There are 2 important concepts to crypto ecosystem architecture: decentralization and on-chain governance. Let’s start with decentralization. Blockchain is an autonomous, peer-to-peer ledger technology for managing and recording transactions. Built for accuracy, transparency, and autonomy, blockchains eliminate the need for 3rd parties or fee-taking intermediaries – the verification is built into the software. Users do not have to deal with gatekeepers or fees and don’t need to request permission to use this public infrastructure. Permissionless access to public blockchains fundamentally transforms the architecture of how we design financial transactions and financial system infrastructure. Because blockchains are immutable, that is you cannot edit or alter a record, it means trust of a 3rd party is no longer required. And this innovation alone reduces fee and friction.

Then there’s on-chain governance, which mediates how the rules that govern activity on a particular blockchain are set and revised. This could be used for constructing a decentralized autonomous organization (DAO) or a DeFi system. Our current financial system depends on trusted intermediaries, like mortgage brokers or bank presidents – they establish protocols and rules that protect the institution itself and the consumer. In a decentralized, blockchain-based financial system, this process of writing rules is often done through the use of on-chain governance. Early adopters using a new DeFi service can buy (or earn) governance tokens, which provide the holder with the right to vote on how the blockchain is maintained, upgraded, and managed.  One token, one vote.

These tokens tend to come into play after a crypto-network is established.

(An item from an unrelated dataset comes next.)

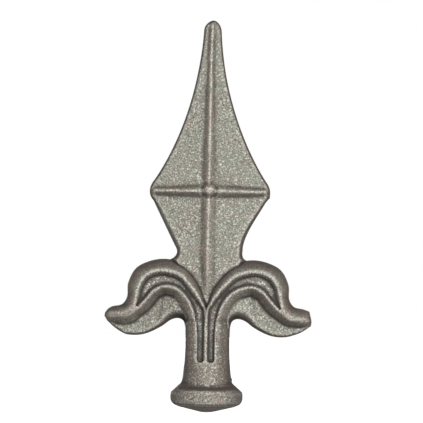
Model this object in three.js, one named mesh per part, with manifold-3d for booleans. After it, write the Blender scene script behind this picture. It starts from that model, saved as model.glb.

Most blockchain projects start with what’s called “off-chain governance,” which can mean anything from developers trading emails about how to change the code to founders passing notes passed in GitHub, the main software source code repository used for open-source software projects. The people who build the currency write a founding set of rules. After this is set, many go on to establish on-chain governance and utilize governance tokens.

Once the switch is flipped, governance tokens can become extremely valuable. It happened for Compound Finance, an early notable DeFi project where users earned governance tokens and the value of that token rose dramatically when the system went live on their mainnet. On-chain governance is more formal and democratic than off-chain, and it allows every governance token holder the right to vote on decisions and choices that will guide the particular blockchain ecosystem. Some ecosystems may vote on features to be released. It could be the setting of monetary policy or the reserve requirements of collateral on a loan. Or, it could be what type of consensus mechanism the blockchain uses which affects performance, resource usage and security for that blockchain. The on-chain governance structure is designed to maintain transparency because everyone can see the proposals and see the computation of results of a vote – and avoid human-led back-room deal making.

While the primary focus of crypto investors has so far been speculation on appreciation, governance tokens will likely become more important – and valuable – as crypto investing matures. The reason is fairly simple: as the value of a crypto-network increases, so too does the value of the right to govern it. Because token holders must hold the crypto asset to continue to vote in the interests of that particular ecosystem, investors are going to want to obtain and hold more tokens so that they can continue being able to participate in the governing. As long as the ecosystem makes good decisions and offers a good and competitive service, the token will likely accrue more value as time goes on.

We have something analogous in the traditional financial system. If traditional equity provides a right or claim to cash flows after all business expenses are paid, then governance tokens are somewhat analogous to equity in that they confer a right to control the direction of a crypto network and its treasury.

A token with rights

If you have a cellphone, you are a potential crypto investor or user. But it’s not as simple as opening up a Coinbase account: a smart investor will ignore the gimmicky products that make news and take the time to educate themselves on the fundamentals of crypto. Because they come with a right to help shape the future of cryptocurrencies, governance tokens will likely become more important as crypto investing becomes more sophisticated.

We’re entering a new world where more and more is being done with less and less. Part of the reason that’s possible is technology as innovation is at the heart of the economy. The world is becoming more automated. And as that trend continues, we’re going to need mechanisms that manage the boundary between man and machine. In DeFi, the systems of on-chain governance and the use of governance tokens look quite promising. Crypto is still in its adolescence. The mem coins should be taken for what they are – a joke. But let’s not confuse nonsense with the ture innovation. The only crypto asset that gives its holder an explicit right is a governance token. Let us participate, not just speculate. Governance tokens give investors not just a stake, but a say. As we’re seen throughout history, the right to vote is a powerful thing.